When the United States Supreme Court affirmed in the summer of 2018 that public-sector employees can’t be forced, as a condition of employment, to fund a labor union, United Teachers of Los Angeles (UTLA) and other unions hatched a plan to avoid compliance.
Labor leaders would justify continuing to deduct dues from employees who wanted out by citing contracts they signed before the court case, Janus v. AFSCME, was even decided.
Under those agreements, it could be argued that members were only allowed to leave the union (and cease paying dues) during a narrow annual “window period.” No matter that those agreements never so much as mentioned the First Amendment or the fact that members were waiving their constitutional rights.
“They signed the paper,” the unions asserted. “Case closed.”
Not so fast.
What if a member modified his or membership agreement and crossed out the portion that attempted to restrict their options? Surely UTLA, overly concerned with the enforcement of fair contracts, would allow that person to leave, right?
Glenn Laird has been a teacher in California for 38 years. For the past 27, he’s operated Eagle Rock High School’s Graphics Lab, which focuses on teaching students graphic design, visual advertising and digital marketing. Over the course of his career, Laird has taught approximately 16,000 to 17,000 thousand students.

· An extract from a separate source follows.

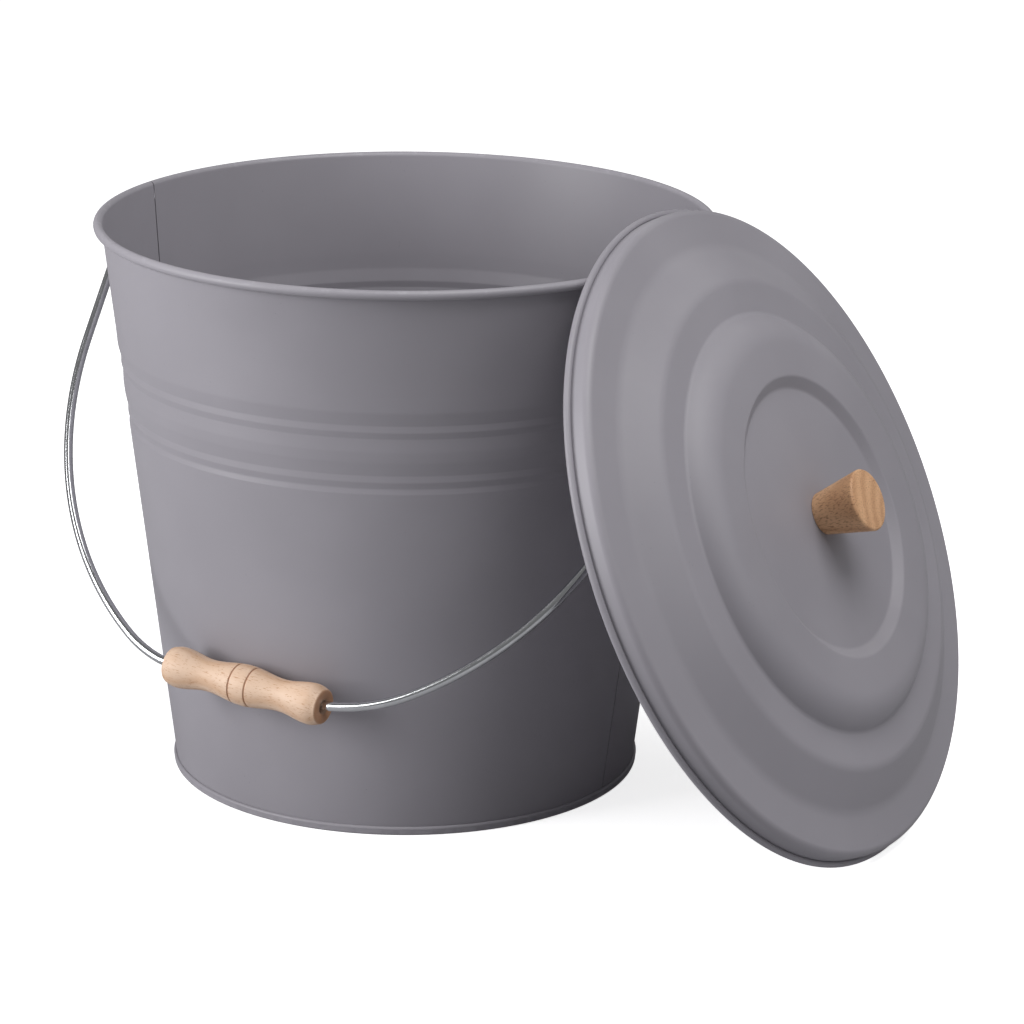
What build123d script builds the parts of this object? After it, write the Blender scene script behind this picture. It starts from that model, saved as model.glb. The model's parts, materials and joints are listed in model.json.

Laird has also been a proud, dues-paying member of UTLA since he first began teaching. He even spent time as UTLA’s assigned co-representative on campus, helping members understand and enforce their contractual rights under applicable collective bargaining agreements.
Until two years ago, Laird participated and supported UTLA’s efforts to ensure teachers in the district received fair pay increases. This included participation in rallies, meetings and picket lines.
But when UTLA joined in the “Defund the Police” movement last spring and began calling for the removal of police from campus, Laird decided enough was enough.
As a longtime teacher, he had witnessed numerous incidents of campus violence. In one case, a former student was even shot to death. After that experience, Laird decided a police presence on campus helped ensure the safety of both students and teachers.
Consequently, he sent a letter to UTLA requesting it terminate his membership and stop taking his money. But the union responded that, per his membership agreement, he was locked in until the next “window period,” seven months away.
There was just one problem: When Laird signed his most recent membership card, he took a marker and crossed out the window period language before returning it to the union.
Once it was accepted, that agreement became the operative contract governing his membership. For all intents and purposes, Laird should have been allowed to leave the union at any time.
But not according to UTLA, which refused to honor the terms of its agreement with Laird and continued to take his money against his will for another eight months (even after the supposed “window period” should have occurred).
So much for honoring contracts.
This week, Glenn Laird decided to fight back. With the help of Freedom Foundation, a national workers’ rights organization, Laird has brought a federal civil rights lawsuit against UTLA to protect his First Amendment and other constitutional rights.
And to get his money back.
By taking his money without his affirmative consent as directed in Janus, UTLA and Los Angeles Unified School District violated Laird’s First Amendment right not to fund speech with which he disagrees, and refusing him the opportunity to contest it.
Finally, Laird alleges that by being forced to communicate his “opt-out” to UTLA, a group with a direct financial interest in not letting members leave, instead of his actual employer, his right to due process was also violated.
Glenn Laird’s case shows that UTLA’s and other unions’ strategic reaction to Janus was never about enforcing valid contracts. Instead, it was about doing everything it could to keep members locked in against their will and keep the dues money flowing.
According to UTLA, the First Amendment and other constitutional guarantees are no more than inkblots that can be ignored when inconvenient.